▶ **Goal**:
Retype, exactly as written, every line from the one containing "remove_old_objects()" down to the one containing "obj.parent = empty", including both, and nothing else.

▶ **Supplied data**:
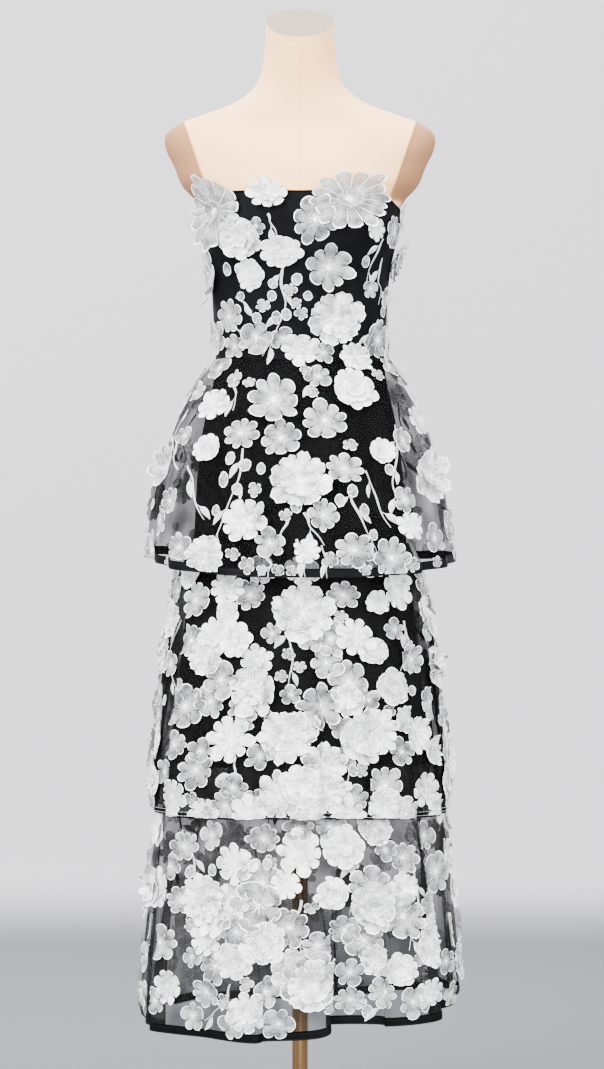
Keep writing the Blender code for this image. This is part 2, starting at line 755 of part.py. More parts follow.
def build_zip():
    """Slider at the top of the centre back seam, and the tab that swings on the slider's pin."""
    width, thickness, length = SLIDER
    heights = np.linspace(ZIP_HEIGHT - length, ZIP_HEIGHT + length, 5)
    back = offset_points(body_surface, np.full(5, 180.0), heights, BODICE_EASE + CLOTH)[:, 1].max()
    seat = back + SEAM_GAP
    face = seat + thickness
    pin = Vector((0, face + PIN_STANDOFF, ZIP_HEIGHT))

    half = width / 2
    low = ZIP_HEIGHT - length / 2
    slider = object_from_bmesh("zip_slider", box((-half, half), (seat, face), (low, low + length)), "zip")
    for side_name, side in (("left", 1), ("right", -1)):
        sides = sorted((side * EAR_INNER, side * EAR_OUTER))
        ear = box(
            sides,
            (face - 0.5, pin.y + EAR_HALF_HEIGHT),
            (ZIP_HEIGHT - EAR_HALF_HEIGHT, ZIP_HEIGHT + EAR_HALF_HEIGHT),
        )
        cut_with(slider, "UNION", hidden(f"ear_{side_name}", ear, (0, 0, 0)))
    cut_with(slider, "UNION", hidden("pin", rod(PIN_RADIUS, EAR_INNER + 0.4), pin))

    tab_edit = bmesh.new()
    outline = [(half_width, depth) for depth, half_width in TAB_OUTLINE]
    outline += [(-half_width, depth) for depth, half_width in reversed(TAB_OUTLINE)]
    near = [tab_edit.verts.new((x, -TAB_HALF_THICKNESS, z)) for x, z in outline]
    far = [tab_edit.verts.new((x, TAB_HALF_THICKNESS, z)) for x, z in outline]
    tab_edit.faces.new(near)
    tab_edit.faces.new(far)
    for index in range(len(outline)):
        following = (index + 1) % len(outline)
        tab_edit.faces.new((near[index], near[following], far[following], far[index]))
    tab = object_from_bmesh("zip_pull", tab_edit, "zip", pin)
    cut_with(tab, "UNION", hidden("eye", rod(EYE_RADIUS, EYE_HALF_WIDTH), pin))
    cut_with(tab, "DIFFERENCE", hidden("eye_hole", rod(EYE_HOLE, EYE_HALF_WIDTH + 1.0), pin))


remove_old_objects()
build_form()
build_stand()
build_bodice()
build_slip()
build_tiers()
build_flowers()
build_zip()
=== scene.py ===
import math

import bmesh
import bpy
import numpy as np
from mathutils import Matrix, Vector


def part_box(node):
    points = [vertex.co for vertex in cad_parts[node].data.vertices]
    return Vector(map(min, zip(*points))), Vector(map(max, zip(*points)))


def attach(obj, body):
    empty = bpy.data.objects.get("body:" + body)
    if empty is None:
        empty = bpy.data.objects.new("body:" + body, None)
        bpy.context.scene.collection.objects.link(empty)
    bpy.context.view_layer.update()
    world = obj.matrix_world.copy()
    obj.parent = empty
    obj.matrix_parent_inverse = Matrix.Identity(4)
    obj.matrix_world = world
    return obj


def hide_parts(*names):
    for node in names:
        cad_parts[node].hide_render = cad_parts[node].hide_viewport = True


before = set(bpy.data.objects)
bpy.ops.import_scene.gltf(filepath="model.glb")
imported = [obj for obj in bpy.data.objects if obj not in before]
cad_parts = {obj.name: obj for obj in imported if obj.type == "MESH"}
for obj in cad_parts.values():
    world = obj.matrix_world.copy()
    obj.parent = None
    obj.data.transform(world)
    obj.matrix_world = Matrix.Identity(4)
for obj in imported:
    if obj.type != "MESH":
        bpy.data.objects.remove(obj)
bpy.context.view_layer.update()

# Studio: a level camera square to the dress's front, a pale floor that sweeps up into a
# wall, and large soft lights. Lengths are millimetres until a mesh or light is made.
MM = 0.001
PHOTO_WIDTH, PHOTO_HEIGHT = 604, 1069
MM_PER_PIXEL = 1.4
EYE = np.array([2.8, -4500.0, 833.0])
SENSOR = 36.0
# Wall colour at the top and at the foot: the lighter foot is painted light, the darker top painted shade
WALL_SHADED_TOP = (0.332, 0.324, 0.336)
WALL_LIT_FOOT = (0.448, 0.436, 0.455)
PALE_FLOOR = (0.112, 0.1135, 0.1255)
# Radius of the turn from floor to wall, and the height in metres over which the wall's painted light fades,
# from a lighter foot to a darker top
SWEEP_BEND = 160.0
WALL_LIGHT_FADE_HEIGHT = 2.2
SWEEP_ROWS, SWEEP_COLUMNS = 61, 9

camera_data = bpy.data.cameras.new("camera")
camera_data.sensor_width = SENSOR
camera_data.lens = SENSOR / (PHOTO_HEIGHT * MM_PER_PIXEL / -EYE[1])
camera_data.clip_end = 50
camera = bpy.data.objects.new("camera", camera_data)
camera.location = EYE * MM
camera.rotation_euler = (math.pi / 2, 0, 0)
bpy.context.collection.objects.link(camera)
bpy.context.scene.camera = camera


def node(tree, kind, wires=None, **settings):
    """Adds a node, sets its properties, and fills its inputs from values or other sockets."""
    made = tree.nodes.new(kind)
    for key, value in settings.items():
        setattr(made, key, value)
    for key, value in (wires or {}).items():
        if isinstance(value, bpy.types.NodeSocket):
            tree.links.new(value, made.inputs[key])
        else:
            made.inputs[key].default_value = value
    return made


def colour_mix(tree, factor, dark, pale):
    """The result of a mix of two colours, each a triple or another node's socket."""
    ends = {
        key: value if isinstance(value, bpy.types.NodeSocket) else (*value, 1)
        for key, value in (("A", dark), ("B", pale))
    }
    return node(tree, "ShaderNodeMix", {"Factor": factor, **ends}, data_type="RGBA").outputs["Result"]


def maths(tree, operation, first, second=0.0):
    return node(tree, "ShaderNodeMath", {0: first, 1: second}, operation=operation).outputs[0]


def ranged(tree, value, low, high, to_low=0.0, to_high=1.0, way="LINEAR"):
    """A value carried from one range to another, and held at its ends."""
    wires = {"Value": value, "From Min": low, "From Max": high, "To Min": to_low, "To Max": to_high}
    return node(tree, "ShaderNodeMapRange", wires, interpolation_type=way).outputs["Result"]


def noise(tree, place, scale, detail):
    """Soft noise at a place."""
    wires = {"Vector": place, "Scale": scale, "Detail": detail}
    return node(tree, "ShaderNodeTexNoise", wires).outputs["Fac"]


def crossed_bands(tree, wires, *ways):
    """The higher of two sets of waves that run in two directions."""
    bands = [node(tree, "ShaderNodeTexWave", wires, bands_direction=way).outputs["Fac"] for way in ways]
    return maths(tree, "MAXIMUM", *bands)


def object_place(tree):
    return node(tree, "ShaderNodeTexCoord").outputs["Object"]


def bumped(tree, shader, height, strength, depth):
    """Turns the shader's normal by a height, whose whole range is a depth in metres."""
    wires = {"Height": height, "Strength": strength, "Distance": depth}
    tree.links.new(node(tree, "ShaderNodeBump", wires).outputs["Normal"], shader.inputs["Normal"])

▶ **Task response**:
remove_old_objects()
build_form()
build_stand()
build_bodice()
build_slip()
build_tiers()
build_flowers()
build_zip()
=== scene.py ===
import math

import bmesh
import bpy
import numpy as np
from mathutils import Matrix, Vector


def part_box(node):
    points = [vertex.co for vertex in cad_parts[node].data.vertices]
    return Vector(map(min, zip(*points))), Vector(map(max, zip(*points)))


def attach(obj, body):
    empty = bpy.data.objects.get("body:" + body)
    if empty is None:
        empty = bpy.data.objects.new("body:" + body, None)
        bpy.context.scene.collection.objects.link(empty)
    bpy.context.view_layer.update()
    world = obj.matrix_world.copy()
    obj.parent = empty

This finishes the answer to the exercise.